Mugabe’s few gestures towards electoral reform, made to avoid censure at the Mauritius summit where the protocol was signed, seem to have been offered up to obscure what would happen next - further skewing of the electoral process in favour of the government and a greater clampdown on freedoms. A "new" electoral commission has been established, but it is chaired by a pro-government judge appointed by Mugabe. For the first time, soldiers and policemen will act as election officials. Election observers must be accredited by a committee dominated by nominees of cabinet ministers and the president, and only people invited by a minister or the Electoral Supervisory Commission - dominated by government appointees - will be eligible for accreditation. The opposition has to apply for permission to hold campaign meetings in order not to fall foul of the Public Order and Security Act, one of the country’s most repressive pieces of legislation. Opposition parties are forbidden to have foreign funding and are not deemed eligible for government funding.
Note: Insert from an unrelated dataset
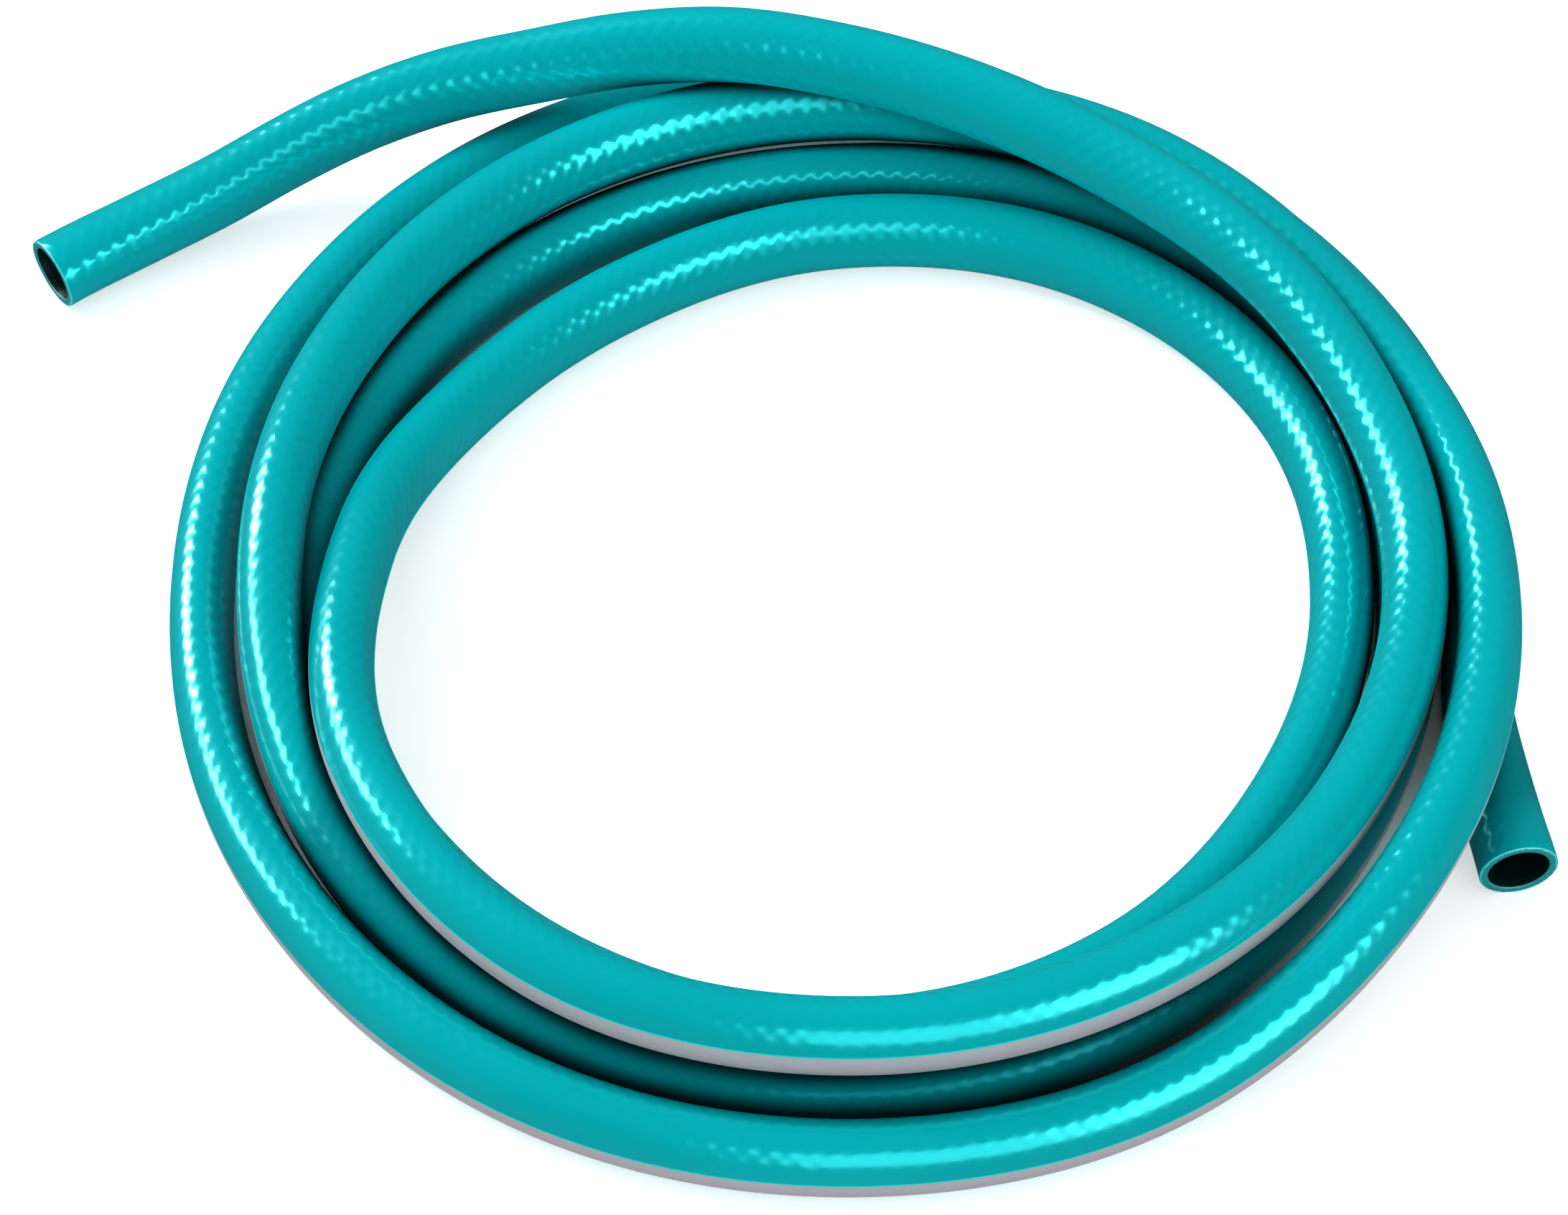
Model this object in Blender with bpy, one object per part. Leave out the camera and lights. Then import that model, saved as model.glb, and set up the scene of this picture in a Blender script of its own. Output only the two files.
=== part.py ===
"""A garden hose laid down in a loose coil: one hollow tube with two plain cut ends.

Metres, +Z up. The floor is z = 0, and the origin is the middle of the hose's footprint.
Places along the coil are clock angles: 0 is the far side (+Y), 90 the right side (+X), and
the hose is followed clockwise, seen from above, from end A to end B.
"""

import math

import bmesh
import bpy
import numpy as np

# The hose
BORE = 0.016
WALL = 0.0023
OUTER = BORE + 2 * WALL
ACROSS = 0.82  # a bent hose is narrower across its bend, as a share of OUTER
UPRIGHT = 1.18  # and taller upright
ROUNDED = 0.08  # the length over which a free end goes back to a round section

# The coil
INNER_RADIUS = 0.1205  # radius of the innermost lane's middle
CLOCK_STEP = 30.0  # one value in each row below for every hour of the clock
RING_STEP = 10.0  # clock angle between the rings of the coil's mesh
SIDES = 12

# How far out the middle of the hose lies, in hose diameters from the innermost lane, at 12, 1,
# 2 and so on to 11 o'clock. Each row is one turn.
LANES = [
    [1.58, 1.04, 1.00, 1.31, 1.41, 1.48, 1.50, 1.46, 1.04, 0.28, 0.06, 0.04],
    [0.41, 0.75, 0.82, 0.55, 0.41, 0.60, 0.77, 0.78, 0.79, 1.00, 1.12, 1.24],
    [1.37, 1.62, 1.66, 1.40, 1.35, 1.48, 1.61, 1.63, 1.60, 1.42, 1.46, 1.72],
    [1.88, 1.83, 1.77, 2.18, 2.50, 2.49, 2.46, 2.49, 2.42, 2.40, 2.70, 3.00],
    [3.00, 2.70, 2.51, 2.27],
]
# How far the hose is lifted off the floor by the turns below it, in hose diameters.
LEVELS = [
    [2.15, 1.86, 1.79, 1.34, 1.21, 1.20, 1.19, 1.20, 1.31, 1.00, 0.10, 0],
    [0, 0, 0, 0, 0, 0, 0, 0, 0, 0, 0, 0],
    [0, 0, 0, 0, 0, 0, 0, 0, 0.42, 1.14, 1.13, 0.98],
    [0.98, 1.18, 1.20, 1.21, 1.05, 0.11, 0, 0, 0, 0, 0, 0],
    [0, 0, 0, 0],
]
# The two free ends, as (clock angle, lane, level) points.
TAIL_A = [
    (-62.4, 6.22, 0),
    (-56.4, 5.61, 0.03),
    (-51.3, 5.13, 0.16),
    (-45.9, 4.71, 0.42),
    (-40.6, 4.28, 0.76),
    (-35.2, 3.80, 1.10),
    (-27.2, 3.10, 1.50),
    (-20.5, 2.60, 1.84),
    (-11.3, 2.04, 2.14),
]
TAIL_B = [
    (96.0, 2.24, 0),
    (102.4, 2.34, 0),
    (108.9, 2.71, 0),
    (113.3, 3.09, 0),
    (116.5, 3.44, 0),
]

HOSE_TEAL = (0.0, 0.42, 0.45, 1.0)
HOSE_ROUGHNESS = 0.25


def clear_scene():
    for obj in list(bpy.data.objects):
        bpy.data.objects.remove(obj)


def route_knots():
    """The chosen points from end A to end B, with clock angles that run on from turn to turn."""
    knots = list(TAIL_A)
    hour = 0
    for lanes, levels in zip(LANES, LEVELS):
        for lane, level in zip(lanes, levels):
            knots.append((hour * CLOCK_STEP, lane, level))
            hour += 1
    full_turns = 360.0 * (len(LANES) - 1)
    knots += [(angle + full_turns, lane, level) for angle, lane, level in TAIL_B]
    return np.array(knots)


def ring_angles(knots):
    """Clock angles of the rings: even steps round the coil, and the chosen points of the ends."""
    coil_end = knots[-len(TAIL_B) - 1, 0]
    steps = int(round(coil_end / RING_STEP))
    coil = [step * RING_STEP for step in range(steps + 1)]
    return np.concatenate([knots[: len(TAIL_A), 0], coil, knots[-len(TAIL_B) :, 0]])


def smooth(knots, angles):
    """Lane and level at the given angles, on a smooth curve through the knots."""
    at, values = knots[:, 0], knots[:, 1:]
    slopes = np.gradient(values, at, axis=0)
    left = np.clip(np.searchsorted(at, angles, side="right") - 1, 0, len(at) - 2)
    span = (at[left + 1] - at[left])[:, None]
    t = (angles - at[left])[:, None] / span
    start, end = values[left], values[left + 1]
    start_slope, end_slope = slopes[left] * span, slopes[left + 1] * span
    return (
        (2 * t**3 - 3 * t**2 + 1) * start
        + (t**3 - 2 * t**2 + t) * start_slope
        + (3 * t**2 - 2 * t**3) * end
        + (t**3 - t**2) * end_slope
    )


def centre_line():
    """Ring centres from end A to end B, and the two section scales of each ring."""
    knots = route_knots()
    angles = ring_angles(knots)
    lane, level = smooth(knots, angles).T
    turn = np.radians(angles)
    radius = INNER_RADIUS + lane * OUTER
    points = np.stack([radius * np.sin(turn), radius * np.cos(turn), 0 * turn], axis=1)
    along = np.concatenate([[0], np.cumsum(np.linalg.norm(np.diff(points, axis=0), axis=1))])
    bent = np.clip(np.minimum(along, along[-1] - along) / ROUNDED, 0, 1)
    across = 1 + (ACROSS - 1) * bent
    upright = 1 + (UPRIGHT - 1) * bent
    points[:, 2] = upright * OUTER / 2 + np.maximum(level, 0) * OUTER
    return points, across, upright


def section_axes(points):
    """For each ring, the level direction across the hose and the direction up its section."""
    along = np.gradient(points, axis=0)
    along /= np.linalg.norm(along, axis=1)[:, None]
    side = np.stack([along[:, 1], -along[:, 0], np.zeros(len(along))], axis=1)
    side /= np.linalg.norm(side, axis=1)[:, None]
    return side, np.cross(side, along)


def rings(diameter, points, across, upright):
    """Corner points of every ring of a tube of this diameter."""
    side, up = section_axes(points)
    turn = np.arange(SIDES) * 2 * math.pi / SIDES
    wide = np.outer(across, np.cos(turn)) * diameter / 2
    high = np.outer(upright, np.sin(turn)) * diameter / 2
    return points[:, None] + wide[:, :, None] * side[:, None] + high[:, :, None] * up[:, None]


def footprint_middle(corners):
    """Middle of the footprint, on the floor."""
    low, high = corners.min(axis=(0, 1)), corners.max(axis=(0, 1))
    return np.array([(low[0] + high[0]) / 2, (low[1] + high[1]) / 2, 0.0])


def add_wall(bm, corners, outward):
    """One wall of the tube through all its rings. Returns the vertices, ring by ring."""
    verts = [[bm.verts.new(corner) for corner in ring] for ring in corners]
    for ring, following in zip(verts, verts[1:]):
        for k in range(SIDES):
            j = (k + 1) % SIDES
            face = [ring[k], following[k], following[j], ring[j]]
            bm.faces.new(face if outward else face[::-1])
    return verts


def add_cut_end(bm, outer_ring, inner_ring, first):
    """The flat ring-shaped face that a straight cut leaves."""
    for k in range(SIDES):
        j = (k + 1) % SIDES
        face = [outer_ring[k], outer_ring[j], inner_ring[j], inner_ring[k]]
        bm.faces.new(face if first else face[::-1])


def make_material():
    material = bpy.data.materials.new("hose_pvc")
    material.use_nodes = True
    shader = material.node_tree.nodes["Principled BSDF"]
    shader.inputs["Base Color"].default_value = HOSE_TEAL
    shader.inputs["Roughness"].default_value = HOSE_ROUGHNESS
    shader.inputs["Metallic"].default_value = 0.0
    return material


def make_hose():
    points, across, upright = centre_line()
    outside = rings(OUTER, points, across, upright)
    inside = rings(BORE, points, across, upright)
    middle = footprint_middle(outside)
    bm = bmesh.new()
    outer_wall = add_wall(bm, outside - middle, outward=True)
    inner_wall = add_wall(bm, inside - middle, outward=False)
    add_cut_end(bm, outer_wall[0], inner_wall[0], first=True)
    add_cut_end(bm, outer_wall[-1], inner_wall[-1], first=False)
    mesh = bpy.data.meshes.new("hose")
    bm.to_mesh(mesh)
    bm.free()
    mesh.shade_smooth()
    mesh.set_sharp_from_angle(angle=math.radians(40))
    mesh.materials.append(make_material())
    hose = bpy.data.objects.new("hose", mesh)
    bpy.context.scene.collection.objects.link(hose)
    return hose


def main():
    clear_scene()
    make_hose()


main()
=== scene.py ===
"""A teal garden hose in a loose coil: the CAD hose with braid relief, a pale stripe and cut ends.

Metres, +Z up, in the frame of the CAD model. Places along the coil are clock angles: 0 is the far
side (+Y), 90 the right side (+X), and the hose is followed clockwise from end A to end B.
"""

import math

import bmesh
import bpy
import numpy as np
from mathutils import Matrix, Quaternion, Vector

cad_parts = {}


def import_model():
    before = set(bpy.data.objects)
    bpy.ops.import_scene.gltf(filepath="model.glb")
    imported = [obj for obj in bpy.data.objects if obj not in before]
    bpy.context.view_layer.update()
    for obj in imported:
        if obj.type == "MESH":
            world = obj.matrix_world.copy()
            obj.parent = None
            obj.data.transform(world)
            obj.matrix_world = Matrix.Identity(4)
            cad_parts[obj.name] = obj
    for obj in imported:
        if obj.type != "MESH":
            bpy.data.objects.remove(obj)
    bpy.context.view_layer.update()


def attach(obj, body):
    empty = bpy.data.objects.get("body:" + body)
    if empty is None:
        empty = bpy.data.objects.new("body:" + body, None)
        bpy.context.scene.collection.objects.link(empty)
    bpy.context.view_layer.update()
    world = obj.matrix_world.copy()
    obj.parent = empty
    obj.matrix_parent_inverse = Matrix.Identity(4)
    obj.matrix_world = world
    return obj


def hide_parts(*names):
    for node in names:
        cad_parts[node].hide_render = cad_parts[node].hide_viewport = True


# The hose, as in the CAD model
BORE = 0.016
WALL = 0.0023
OUTER = BORE + 2 * WALL
ACROSS = 0.82  # a bent hose is narrower across its bend, as a share of OUTER
UPRIGHT = 1.18  # and taller upright
ROUNDED = 0.08  # the length over which a free end goes back to a round section

# The coil's route, as in the CAD model: lanes and levels are in hose diameters, one value for
# every hour of the clock, one row for every turn
INNER_RADIUS = 0.1205
CLOCK_STEP = 30.0
LANES = [
    [1.58, 1.04, 1.00, 1.31, 1.41, 1.48, 1.50, 1.46, 1.04, 0.28, 0.06, 0.04],
    [0.41, 0.75, 0.82, 0.55, 0.41, 0.60, 0.77, 0.78, 0.79, 1.00, 1.12, 1.24],
    [1.37, 1.62, 1.66, 1.40, 1.35, 1.48, 1.61, 1.63, 1.60, 1.42, 1.46, 1.72],
    [1.88, 1.83, 1.77, 2.18, 2.50, 2.49, 2.46, 2.49, 2.42, 2.40, 2.70, 3.00],
    [3.00, 2.70, 2.51, 2.27],
]
LEVELS = [
    [2.15, 1.86, 1.79, 1.34, 1.21, 1.20, 1.19, 1.20, 1.31, 1.00, 0.10, 0],
    [0, 0, 0, 0, 0, 0, 0, 0, 0, 0, 0, 0],
    [0, 0, 0, 0, 0, 0, 0, 0, 0.42, 1.14, 1.13, 0.98],
    [0.98, 1.18, 1.20, 1.21, 1.05, 0.11, 0, 0, 0, 0, 0, 0],
    [0, 0, 0, 0],
]
TAIL_A = [
    (-62.4, 6.22, 0),
    (-56.4, 5.61, 0.03),
    (-51.3, 5.13, 0.16),
    (-45.9, 4.71, 0.42),
    (-40.6, 4.28, 0.76),
    (-35.2, 3.80, 1.10),
    (-27.2, 3.10, 1.50),
    (-20.5, 2.60, 1.84),
    (-11.3, 2.04, 2.14),
]
TAIL_B = [
    (96.0, 2.24, 0),
    (102.4, 2.34, 0),
    (108.9, 2.71, 0),
    (113.3, 3.09, 0),
    (116.5, 3.44, 0),
]
FOOTPRINT_MIDDLE = (-0.022273, 0.005559, 0.0)  # of the coil as laid out round its own centre

# The dressed mesh
ROUTE_STEP = 1.0  # clock angle between the points that the rings are placed along
RING_STEP = 0.0029
SIDES = 40
BORE_RING_EVERY = 12
SHADE_STEPS = (0.001, 0.003, 0.006, 0.010, 0.015)  # how far off the skin another turn is felt
HOOD_STEPS = (0.004, 0.009, 0.014, 0.019, 0.024)  # how far overhead another turn shades the skin
HOOD_LEAN = 0.6  # how far that direction leans off straight up
HOOD_SHADE = 0.37
HOOD_LOW = 0.3  # skin that faces outwards and rises less than this is shaded from outside too
NEAR_REACH = 2.4  # hose diameters within which turns can shade each other
OWN_LENGTH = 0.06  # rings closer than this along the hose don't shade each other
SHADE_BLURS = 3
RIM_ROUND = 0.00025  # radius of the cut ends' edges

# The braid under the skin shows as pillows in offset rows
BRAID_PITCH = 0.00505  # along the hose
BRAID_ROWS = 10  # pillows round the hose
BRAID_DEPTH = 0.00018
BRAID_SOFT_SIDE = 200.0  # degrees round the section where the relief is weakest, near the stripe
BRAID_SOFTEST = 0.22  # and how much of it is left there
BRAID_ON_STRIPE = 0.15  # and how much of that shows through the stripe
WAVE_SCALE = 70.0  # of the skin's slow unevenness
WAVE_DEPTH = 0.0004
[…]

Only government-licensed journalists and publications may report events. Nearly 2-million "ghost" voters have been found on the voters’ roll and the military has been involved in the demarcation of electoral areas, which has seen the elimination of three opposition seats and three new ones created in Zanu PF strongholds.

Less than a month before the poll, Harare has not issued invitations to election observers. The SADC protocol requires invitations to be made 90 days before the poll to allow for adequate preparation of a regional team. The much applauded protocol, in its first real test, has been violated. Regional leaders have been disempowered by their own protocol which, like the African peer review mechanism, relies on the integrity of government signatories to abide by it and contains no punitive or enforcement measures. The short-term future of Zimbabwe depends on whether the March 31 poll is declared free and fair - not necessarily by the international community, which does not seem to have the power to change events in Zimbabwe much, but by African countries, many of which have provided a bulwark against change there. No matter what the opposition Movement for Democratic Change (MDC) and international teams might think, the African "green light" is crucial in providing Mugabe and Zanu PF with the legitimacy they crave to perpetuate their rule by whatever means necessary. As with the presidential election three years ago, it is difficult to envisage a circumstance in which the African teams will not close ranks around the ruling party. South African Foreign Minister Nkosazana Dlamini-Zuma, in the face of well-published evidence to the contrary, has already intimated that conditions look acceptable for elections to occur.

This assessment ignores the overall worsening of the political and economic environment inside Zimbabwe. Any concessions Mugabe has made have been overshadowed by the tightening of laws governing elections, the role of civil society and the media. Some economic recovery may be possible under the "close ranks" election scenario, but it will in the main be dislocated from non-African assistance, except for burgeoning Chinese economic interests. But this outcome will depend, too, on what response the MDC adopts. Zimbabwe’s opposition faced a dilemma: if they had chosen not to participate in the elections, they would have been labelled spoilers and lost relevance; if they did, they risked legitimising an apparently inevitably fraudulent process. But this is not a zero-sum game. Now it has confirmed its participation, the ball is firmly in the court of MDC leader Morgan Tsvangirai and his colleagues. heir key asset and political leverage is the legitimacy that they will accord to the process or not. This, in turn, depends on how the party handles itself and its campaign in the weeks before, and especially following, the election.

The MDC has to learn to play to its strengths and highlight the comparative weaknesses of Zanu PF. These strengths include sound, youthful and pragmatic leadership; a culture of nonviolence; broad-based support; and sensible policies. The MDC has to offer a reasonable alternative to the internecine, eccentric, egocentric and increasingly costly behaviour of the ruling party. This demands a clear and continuous articulation of its core principles of inclusiveness, not elitism; economic recovery, not continued collapse; and popular support, not party centrism. Presuming the election follows the predictable path of a hollow Zanu PF victory, most interesting is the MDC’s role afterwards. It has a number of possible strategies. First, the "obstructionist parliamentarian" model, fighting for its cause from inside parliament. Even though this may find favour with MDC members concerned about their livelihood in the parliamentary gravy train, this role is likely to serve simply to grant a stamp of approval to Mugabe, the election process and Zanu PF misrule. A second option is not to enter parliament and publicly contest the election result, using party structures and its union base to mobilise mass protests - the "Ukrainian option". But the MDC has hitherto shown little capacity or stomach for this type of action, and it is uncertain whether Tsvangirai can make the leap to mass insurrection. Of course, the Zimbabwean people have the power of change in their hands. But there is also a heavy responsibility on the shoulders of SADC countries to show proper commitment to their own principles of African democracy in order not to render them valueless.